'''

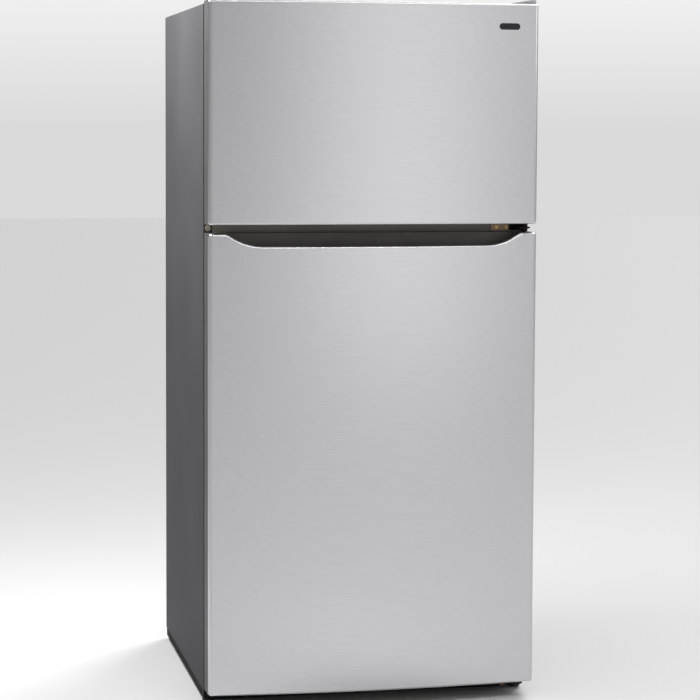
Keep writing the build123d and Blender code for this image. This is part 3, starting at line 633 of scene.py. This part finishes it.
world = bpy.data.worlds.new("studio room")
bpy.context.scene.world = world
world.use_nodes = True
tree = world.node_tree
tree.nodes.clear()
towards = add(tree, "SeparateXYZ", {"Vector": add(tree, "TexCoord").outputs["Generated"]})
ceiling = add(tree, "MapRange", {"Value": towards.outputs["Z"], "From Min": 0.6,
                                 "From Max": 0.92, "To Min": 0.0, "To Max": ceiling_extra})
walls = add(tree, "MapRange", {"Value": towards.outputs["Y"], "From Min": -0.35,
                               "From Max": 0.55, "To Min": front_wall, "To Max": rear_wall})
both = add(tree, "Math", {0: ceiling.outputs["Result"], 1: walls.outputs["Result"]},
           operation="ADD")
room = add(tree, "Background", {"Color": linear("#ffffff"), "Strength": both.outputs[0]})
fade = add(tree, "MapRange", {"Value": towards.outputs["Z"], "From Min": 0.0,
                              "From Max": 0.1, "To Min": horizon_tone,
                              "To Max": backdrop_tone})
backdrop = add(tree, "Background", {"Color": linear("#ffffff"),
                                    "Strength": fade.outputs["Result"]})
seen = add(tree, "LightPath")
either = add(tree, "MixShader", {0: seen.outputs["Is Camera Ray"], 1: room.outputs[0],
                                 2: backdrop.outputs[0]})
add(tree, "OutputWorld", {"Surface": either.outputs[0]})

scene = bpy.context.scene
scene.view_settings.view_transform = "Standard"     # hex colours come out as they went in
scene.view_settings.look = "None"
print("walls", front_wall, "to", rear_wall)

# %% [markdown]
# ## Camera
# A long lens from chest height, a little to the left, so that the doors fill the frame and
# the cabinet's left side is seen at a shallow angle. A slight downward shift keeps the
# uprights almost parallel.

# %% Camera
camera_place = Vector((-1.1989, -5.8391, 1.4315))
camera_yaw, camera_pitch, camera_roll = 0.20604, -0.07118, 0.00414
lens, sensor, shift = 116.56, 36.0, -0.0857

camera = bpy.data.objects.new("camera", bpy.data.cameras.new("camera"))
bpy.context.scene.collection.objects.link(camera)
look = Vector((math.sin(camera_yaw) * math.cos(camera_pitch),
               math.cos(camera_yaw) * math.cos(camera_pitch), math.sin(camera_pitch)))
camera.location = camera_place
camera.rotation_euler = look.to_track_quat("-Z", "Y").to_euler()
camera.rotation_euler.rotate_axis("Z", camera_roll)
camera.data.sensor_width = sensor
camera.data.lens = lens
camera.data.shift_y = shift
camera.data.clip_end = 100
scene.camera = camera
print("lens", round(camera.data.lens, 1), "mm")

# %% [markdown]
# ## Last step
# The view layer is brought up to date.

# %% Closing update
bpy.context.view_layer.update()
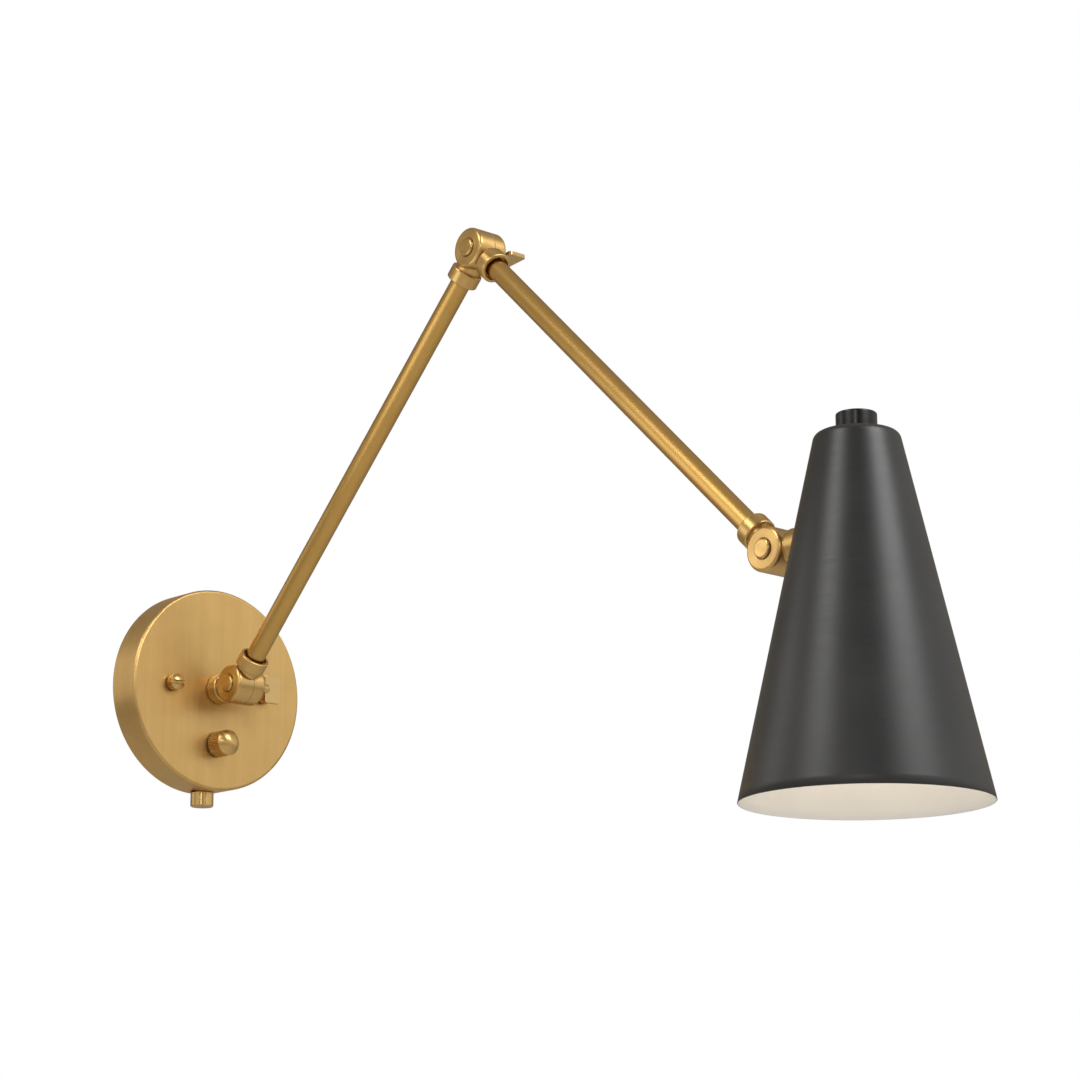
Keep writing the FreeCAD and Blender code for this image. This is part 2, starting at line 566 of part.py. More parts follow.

'''

_THE PROBLEM:_ Count the lines of these entries that hold the string "Blender", and give only that number.

_RESPONSE TO THE EXERCISE:_ 2